▶ [What is required] Write out exactly the lines between the line containing "end_y = lamp_board_width" and the line containing "before = set(bpy.data.objects)", including both of those lines, and nothing more.

▶ [Recorded data]
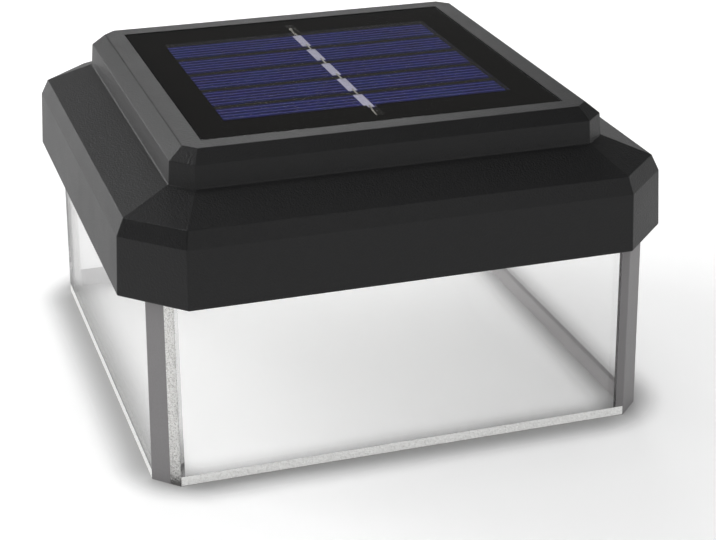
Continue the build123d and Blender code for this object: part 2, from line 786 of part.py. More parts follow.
with BuildPart() as capacitor:
    with BuildSketch(Plane.XY.offset(controller_top)):
        with Locations(capacitor_place):
            Circle(capacitor_radius)
    extrude(amount=capacitor_height)
    fillet(capacitor.faces().sort_by(Axis.Z)[-1].edges(), capacitor_groove)
    with BuildSketch(Plane.XY.offset(controller_top + capacitor_groove_lift)):
        with Locations(capacitor_place):
            Circle(capacitor_radius)
            Circle(capacitor_radius - capacitor_groove, mode=Mode.SUBTRACT)
    extrude(amount=capacitor_groove, mode=Mode.SUBTRACT)
write(capacitor.part, "capacitor")

# ---- slide switch ----

switch_length, switch_width, switch_height = switch_body_size
foot_length, foot_width, foot_height = slider_foot_size
switch_bottom = controller_bottom - switch_height
channel_half_length = (foot_length + switch_travel) / 2 + slider_clearance
channel_half_width = foot_width / 2 + slider_clearance
foot_bottom = switch_bottom + slider_clearance

with BuildPart() as switch_body:
    with BuildSketch(Plane.XY.offset(switch_bottom)):
        with Locations(switch_mid):
            Rectangle(switch_length, switch_width)
    extrude(amount=switch_height)
    # Channel for the slider, open below.
    with BuildSketch(Plane.XY.offset(switch_bottom)):
        with Locations(switch_mid):
            Rectangle(2 * channel_half_length, 2 * channel_half_width)
    extrude(amount=foot_height + 2 * slider_clearance, mode=Mode.SUBTRACT)
write(switch_body.part, "switch_body")

with BuildPart() as switch_slider:
    with BuildSketch(Plane.XY.offset(foot_bottom)):
        with Locations(switch_place):
            Rectangle(foot_length, foot_width)
    extrude(amount=foot_height)
    with BuildSketch(Plane.XY.offset(tray_bottom + knob_rise)):
        with Locations(switch_place):
            Rectangle(knob_length, knob_width)
    extrude(amount=foot_bottom - tray_bottom - knob_rise)
    # Three finger grooves across the knob.
    with BuildSketch(Plane.XY.offset(tray_bottom + knob_rise)):
        with Locations(switch_place):
            with GridLocations(knob_groove_pitch, 0, 3, 1):
                Rectangle(knob_groove, knob_width)
    extrude(amount=knob_groove, mode=Mode.SUBTRACT)
write(switch_slider.part, "switch_slider")

# ---- lamp ----

with BuildPart() as lamp_window:
    with BuildSketch(Plane.XY.offset(tray_bottom + window_inset)):
        Circle(window_radius - window_clearance)
    extrude(amount=tray_top - tray_bottom - window_inset)
    with BuildSketch(Plane.XY.offset(tray_top)):
        Circle(window_radius + window_flange - window_clearance)
    extrude(amount=window_flange_thickness)
    # The inside is dished, so the window is thinner in the middle.
    dish_lean = slope(window_flange_thickness, window_dish)
    with BuildSketch(Plane.XY.offset(tray_top + window_flange_thickness)):
        Circle(window_radius - window_flange)
    extrude(amount=-window_flange_thickness, taper=dish_lean, mode=Mode.SUBTRACT)
write(lamp_window.part, "lamp_window")

with BuildPart() as lamp_board:
    with BuildSketch(Plane.XY.offset(lamp_board_bottom)):
        SlotOverall(lamp_board_length, lamp_board_width)
        with Locations(*lamp_screw_places):
            Circle(board_screw[2] + screw_clearance, mode=Mode.SUBTRACT)
    extrude(amount=lamp_board_thickness)
write(lamp_board.part, "lamp_board")
write(pan_screws(lamp_screw_places, lamp_board_top, board_screw, False), "lamp_screws")

with BuildPart() as led_lamps:
    lamp_length, lamp_width, lamp_height = lamp_size
    with BuildSketch(Plane.XY.offset(lamp_board_bottom)):
        with GridLocations(*lamp_spread, 2, 2):
            Rectangle(lamp_length, lamp_width)
    extrude(amount=-lamp_height)
    with BuildSketch(Plane.XY.offset(lamp_board_bottom - lamp_height)):
        with GridLocations(*lamp_spread, 2, 2):
            Circle(lamp_lens_radius)
    extrude(amount=leg_thickness, mode=Mode.SUBTRACT)
write(led_lamps.part, "led_lamps")

# ---- leads inside the cap ----

lead_over = bay_top + lead_radius + pilot_clearance
front_landing = controller_y - controller_width / 2 + lead_landing
for name, side in (("battery_lead_red", 1), ("battery_lead_black", -1)):
    tab_face = contact_x - contact_thickness / 2
    run_x = side * (tab_face - battery_lead_inset)
    route = [
        (side * tab_face, bay_y, lead_over),
        (run_x, bay_y, lead_over),
        (run_x, front_landing, lead_over),
        (run_x, front_landing, controller_top),
    ]
    write(lead(route), name)

for name, side in (("panel_lead_red", 1), ("panel_lead_black", -1)):
    top_x = side * lead_spread / 2
    foot_x = side * lead_spread
    foot_y = controller_y - controller_width / 4
    route = [
        (top_x, lead_hole_y, recess_level + tape_thickness),
        (top_x, lead_hole_y, ceiling - panel_lead_drop),
        (foot_x, foot_y, controller_top + panel_lead_foot),
        (foot_x, foot_y, controller_top),
    ]
    write(lead(route), name)

for name, side in (("lamp_lead_red", 1), ("lamp_lead_black", -1)):
    run_x = side * lead_spread
    arch = controller_top + lamp_lead_arch
    end_y = lamp_board_width / 2 - lamp_lead_landing
    route = [
        (run_x, front_landing, controller_top),
        (run_x, front_landing, arch),
        (run_x, end_y, arch),
        (run_x, end_y, lamp_board_top),
    ]
    write(lead(route), name)
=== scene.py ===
import bpy
from math import cos, pi, radians, sin
from mathutils import Matrix, Vector


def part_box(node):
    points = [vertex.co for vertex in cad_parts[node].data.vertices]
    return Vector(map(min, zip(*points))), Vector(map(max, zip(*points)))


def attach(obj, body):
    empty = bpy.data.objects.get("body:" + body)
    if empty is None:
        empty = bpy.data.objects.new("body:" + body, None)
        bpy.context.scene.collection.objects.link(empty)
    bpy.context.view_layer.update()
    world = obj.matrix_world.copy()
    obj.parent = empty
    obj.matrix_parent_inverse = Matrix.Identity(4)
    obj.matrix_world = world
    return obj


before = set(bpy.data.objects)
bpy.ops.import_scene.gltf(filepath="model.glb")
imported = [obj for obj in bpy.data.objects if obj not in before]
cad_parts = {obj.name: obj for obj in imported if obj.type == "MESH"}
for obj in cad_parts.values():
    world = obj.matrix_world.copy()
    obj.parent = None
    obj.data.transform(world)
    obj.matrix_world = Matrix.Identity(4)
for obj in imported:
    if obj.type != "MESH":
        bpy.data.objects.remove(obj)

mm = 0.001
print("frame loaded:", len(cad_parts), "nodes")


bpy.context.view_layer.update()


def linear(hexColour):
    # sRGB hex to the linear values that Blender's sockets take
    parts = [int(hexColour[i:i + 2], 16) / 255 for i in (1, 3, 5)]
    return tuple(v / 12.92 if v <= 0.04045 else ((v + 0.055) / 1.055) ** 2.4 for v in parts) + (1.0,)


def addNode(tree, kind, inputs=None, **settings):
    # one node with its settings; an input is a value or the socket that feeds it
    node = tree.nodes.new(kind)
    for name, value in settings.items():
        setattr(node, name, value)
    for key, value in (inputs or {}).items():
        if isinstance(value, bpy.types.NodeSocket):
            tree.links.new(value, node.inputs[key])
        else:
            node.inputs[key].default_value = value
    return node


def mathIn(tree):
    # makes math nodes in this tree, so that a formula reads as one
    def calc(operation, first, second=0.0, third=0.0):
        given = {0: first, 1: second, 2: third}
        return addNode(tree, "ShaderNodeMath", given, operation=operation).outputs[0]

    return calc


def startMaterial(name):
    material = bpy.data.materials.new(name)
    material.use_nodes = True
    material.node_tree.nodes.clear()
    return material, material.node_tree


def endMaterial(material, shader):
    addNode(material.node_tree, "ShaderNodeOutputMaterial", {"Surface": shader})
    return material


def objectPlace(tree):
    return addNode(tree, "ShaderNodeTexCoord").outputs["Object"]


# Camera, placed as the photograph was taken.
cameraLook = {
    "positionMm": (-114.97, -377.45, 192.30),
    "yaw": 17.8,            # degrees from +Y towards +X
    "pitch": 23.71,         # degrees down
    "roll": -0.23,
    "focalPixels": 1811.4,
    "frameWidth": 716,
    "sensorMm": 36.0,
    "nearMetres": 0.01,
    "farMetres": 50,
}
cameraData = bpy.data.cameras.new("camera")
cameraData.sensor_width = cameraLook["sensorMm"]
cameraData.lens = cameraLook["focalPixels"] * cameraLook["sensorMm"] / cameraLook["frameWidth"]
cameraData.clip_start = cameraLook["nearMetres"]
cameraData.clip_end = cameraLook["farMetres"]
camera = bpy.data.objects.new("camera", cameraData)
camera.matrix_world = (
    Matrix.Translation(Vector(cameraLook["positionMm"]) * mm)
    @ Matrix.Rotation(radians(-cameraLook["yaw"]), 4, "Z")
    @ Matrix.Rotation(radians(90 - cameraLook["pitch"]), 4, "X")
    @ Matrix.Rotation(radians(cameraLook["roll"]), 4, "Z")
)
bpy.context.collection.objects.link(camera)
bpy.context.scene.camera = camera
bpy.context.scene.view_settings.view_transform = "Standard"
print("camera set")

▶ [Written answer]
    end_y = lamp_board_width / 2 - lamp_lead_landing
    route = [
        (run_x, front_landing, controller_top),
        (run_x, front_landing, arch),
        (run_x, end_y, arch),
        (run_x, end_y, lamp_board_top),
    ]
    write(lead(route), name)
=== scene.py ===
import bpy
from math import cos, pi, radians, sin
from mathutils import Matrix, Vector


def part_box(node):
    points = [vertex.co for vertex in cad_parts[node].data.vertices]
    return Vector(map(min, zip(*points))), Vector(map(max, zip(*points)))


def attach(obj, body):
    empty = bpy.data.objects.get("body:" + body)
    if empty is None:
        empty = bpy.data.objects.new("body:" + body, None)
        bpy.context.scene.collection.objects.link(empty)
    bpy.context.view_layer.update()
    world = obj.matrix_world.copy()
    obj.parent = empty
    obj.matrix_parent_inverse = Matrix.Identity(4)
    obj.matrix_world = world
    return obj


before = set(bpy.data.objects)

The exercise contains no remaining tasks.